Updated by Tom Clegg almost 6 years ago
I'm not sure about the "any" counter. It causes sum(ops)
to double-count the total backend ops. Even though that's not necessarily a meaningful number, I wonder if we can solve the testing problem without affecting the real metrics at all. CounterVec doesn't let us enumerate label values directly, but perhaps we can export all metrics from a registry and parse it just enough to get the list of counters the driver is using -- something like https://godoc.org/github.com/prometheus/client_golang/prometheus#example-SummaryVec ?
It seems like GetMetricsVecs()
isn't really needed -- shouldn't testMetrics() be testing that the volume is updating vm.ioBytes
using {"device_id": v.DeviceID()}
, instead of asking the volume which CounterVecs it's updating?

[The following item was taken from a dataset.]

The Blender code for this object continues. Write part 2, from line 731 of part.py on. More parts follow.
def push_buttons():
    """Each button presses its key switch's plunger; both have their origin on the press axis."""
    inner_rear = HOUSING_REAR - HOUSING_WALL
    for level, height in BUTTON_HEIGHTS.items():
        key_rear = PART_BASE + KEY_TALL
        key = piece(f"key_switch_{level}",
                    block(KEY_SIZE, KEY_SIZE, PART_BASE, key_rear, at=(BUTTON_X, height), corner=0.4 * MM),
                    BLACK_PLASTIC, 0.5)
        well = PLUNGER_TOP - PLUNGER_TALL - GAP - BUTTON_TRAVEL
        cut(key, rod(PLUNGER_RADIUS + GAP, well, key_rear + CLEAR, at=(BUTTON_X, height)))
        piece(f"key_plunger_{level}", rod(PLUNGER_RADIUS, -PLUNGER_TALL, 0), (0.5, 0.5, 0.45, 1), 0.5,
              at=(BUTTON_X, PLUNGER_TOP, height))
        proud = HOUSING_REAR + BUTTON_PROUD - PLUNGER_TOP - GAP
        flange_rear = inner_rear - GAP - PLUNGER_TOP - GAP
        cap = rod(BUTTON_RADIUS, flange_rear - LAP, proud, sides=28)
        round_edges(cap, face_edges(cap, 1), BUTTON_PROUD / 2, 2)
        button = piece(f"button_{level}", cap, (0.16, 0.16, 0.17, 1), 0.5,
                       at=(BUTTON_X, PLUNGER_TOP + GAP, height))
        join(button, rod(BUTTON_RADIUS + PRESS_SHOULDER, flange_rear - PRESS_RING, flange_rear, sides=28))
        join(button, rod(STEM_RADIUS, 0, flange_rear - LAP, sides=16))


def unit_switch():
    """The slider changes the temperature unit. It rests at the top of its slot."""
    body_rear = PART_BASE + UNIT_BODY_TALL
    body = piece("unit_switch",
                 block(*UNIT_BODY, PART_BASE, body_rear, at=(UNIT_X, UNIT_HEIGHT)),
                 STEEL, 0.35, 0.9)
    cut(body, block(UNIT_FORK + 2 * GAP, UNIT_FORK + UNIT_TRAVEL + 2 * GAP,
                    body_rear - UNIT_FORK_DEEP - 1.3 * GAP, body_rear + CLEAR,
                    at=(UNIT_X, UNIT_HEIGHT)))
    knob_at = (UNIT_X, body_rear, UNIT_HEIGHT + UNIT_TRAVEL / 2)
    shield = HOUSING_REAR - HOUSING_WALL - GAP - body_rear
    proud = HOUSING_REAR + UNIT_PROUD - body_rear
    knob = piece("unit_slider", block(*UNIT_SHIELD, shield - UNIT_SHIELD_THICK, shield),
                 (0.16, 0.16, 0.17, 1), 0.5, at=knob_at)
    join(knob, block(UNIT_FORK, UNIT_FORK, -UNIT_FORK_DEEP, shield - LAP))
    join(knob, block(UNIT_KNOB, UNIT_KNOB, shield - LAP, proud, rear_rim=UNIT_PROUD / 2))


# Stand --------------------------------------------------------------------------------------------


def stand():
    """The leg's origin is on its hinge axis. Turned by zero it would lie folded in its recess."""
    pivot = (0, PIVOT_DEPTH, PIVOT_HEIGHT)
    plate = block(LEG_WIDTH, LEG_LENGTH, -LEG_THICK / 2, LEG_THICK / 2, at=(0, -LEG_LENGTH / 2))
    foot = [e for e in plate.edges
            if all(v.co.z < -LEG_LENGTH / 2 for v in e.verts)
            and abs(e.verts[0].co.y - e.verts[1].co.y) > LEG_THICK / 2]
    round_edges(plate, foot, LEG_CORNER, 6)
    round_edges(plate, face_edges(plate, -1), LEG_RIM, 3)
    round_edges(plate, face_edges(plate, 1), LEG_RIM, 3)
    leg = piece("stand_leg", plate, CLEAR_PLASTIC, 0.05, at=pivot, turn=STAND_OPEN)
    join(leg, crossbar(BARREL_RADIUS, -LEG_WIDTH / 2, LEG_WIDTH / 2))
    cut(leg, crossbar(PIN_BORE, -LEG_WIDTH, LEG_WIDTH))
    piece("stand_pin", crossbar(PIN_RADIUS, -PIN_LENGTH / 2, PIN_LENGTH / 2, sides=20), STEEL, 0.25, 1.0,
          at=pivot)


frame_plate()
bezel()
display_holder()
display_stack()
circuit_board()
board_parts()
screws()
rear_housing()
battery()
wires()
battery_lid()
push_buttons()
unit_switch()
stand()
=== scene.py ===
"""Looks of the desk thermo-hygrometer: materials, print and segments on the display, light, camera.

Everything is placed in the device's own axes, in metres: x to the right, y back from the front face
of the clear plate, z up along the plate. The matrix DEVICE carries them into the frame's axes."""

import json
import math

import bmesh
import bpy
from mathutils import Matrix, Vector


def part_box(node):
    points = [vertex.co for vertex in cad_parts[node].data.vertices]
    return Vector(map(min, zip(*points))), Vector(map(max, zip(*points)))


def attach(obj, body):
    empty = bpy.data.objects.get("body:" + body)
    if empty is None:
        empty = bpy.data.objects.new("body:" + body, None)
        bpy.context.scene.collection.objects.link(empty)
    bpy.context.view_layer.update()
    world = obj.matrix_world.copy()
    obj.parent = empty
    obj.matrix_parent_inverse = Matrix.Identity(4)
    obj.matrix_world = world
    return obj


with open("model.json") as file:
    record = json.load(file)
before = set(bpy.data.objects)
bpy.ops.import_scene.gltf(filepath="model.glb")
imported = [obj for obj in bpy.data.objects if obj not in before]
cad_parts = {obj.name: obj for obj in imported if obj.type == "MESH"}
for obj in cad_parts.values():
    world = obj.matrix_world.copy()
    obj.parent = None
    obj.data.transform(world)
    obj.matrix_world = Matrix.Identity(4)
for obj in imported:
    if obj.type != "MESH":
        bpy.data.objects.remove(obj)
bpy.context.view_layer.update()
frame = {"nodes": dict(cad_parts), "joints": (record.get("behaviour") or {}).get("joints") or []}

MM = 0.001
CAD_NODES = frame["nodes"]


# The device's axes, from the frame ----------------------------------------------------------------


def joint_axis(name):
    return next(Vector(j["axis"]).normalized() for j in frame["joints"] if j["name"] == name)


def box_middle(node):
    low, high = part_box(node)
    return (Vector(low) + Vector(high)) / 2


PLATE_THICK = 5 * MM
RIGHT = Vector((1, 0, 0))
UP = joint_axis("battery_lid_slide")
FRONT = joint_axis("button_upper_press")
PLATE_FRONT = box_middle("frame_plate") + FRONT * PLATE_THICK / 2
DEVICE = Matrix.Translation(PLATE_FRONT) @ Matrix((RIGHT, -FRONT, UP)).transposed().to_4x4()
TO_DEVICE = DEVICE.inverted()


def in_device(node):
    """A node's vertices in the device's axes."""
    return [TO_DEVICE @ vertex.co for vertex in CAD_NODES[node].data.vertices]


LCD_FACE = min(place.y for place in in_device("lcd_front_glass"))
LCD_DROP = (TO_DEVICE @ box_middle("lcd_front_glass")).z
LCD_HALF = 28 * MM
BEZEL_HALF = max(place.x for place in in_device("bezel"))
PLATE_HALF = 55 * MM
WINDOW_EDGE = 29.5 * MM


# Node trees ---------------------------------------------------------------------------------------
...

Updated by Lucas Di Pentima almost 6 years ago
Updates at f4b7e7bf5
Test run: https://ci.curoverse.com/job/developer-run-tests/1114/
- Don't pass around data unnecessarily
- Don't contaminate the real metrics & get read/write operation label values from TestableVolume specific funcs.
Updated by Lucas Di Pentima almost 6 years ago
- Status changed from In Progress to Resolved
- % Done changed from 0 to 100
Applied in changeset arvados|53843c61d600a0911e9f4f512b0d5c34b18f9d33.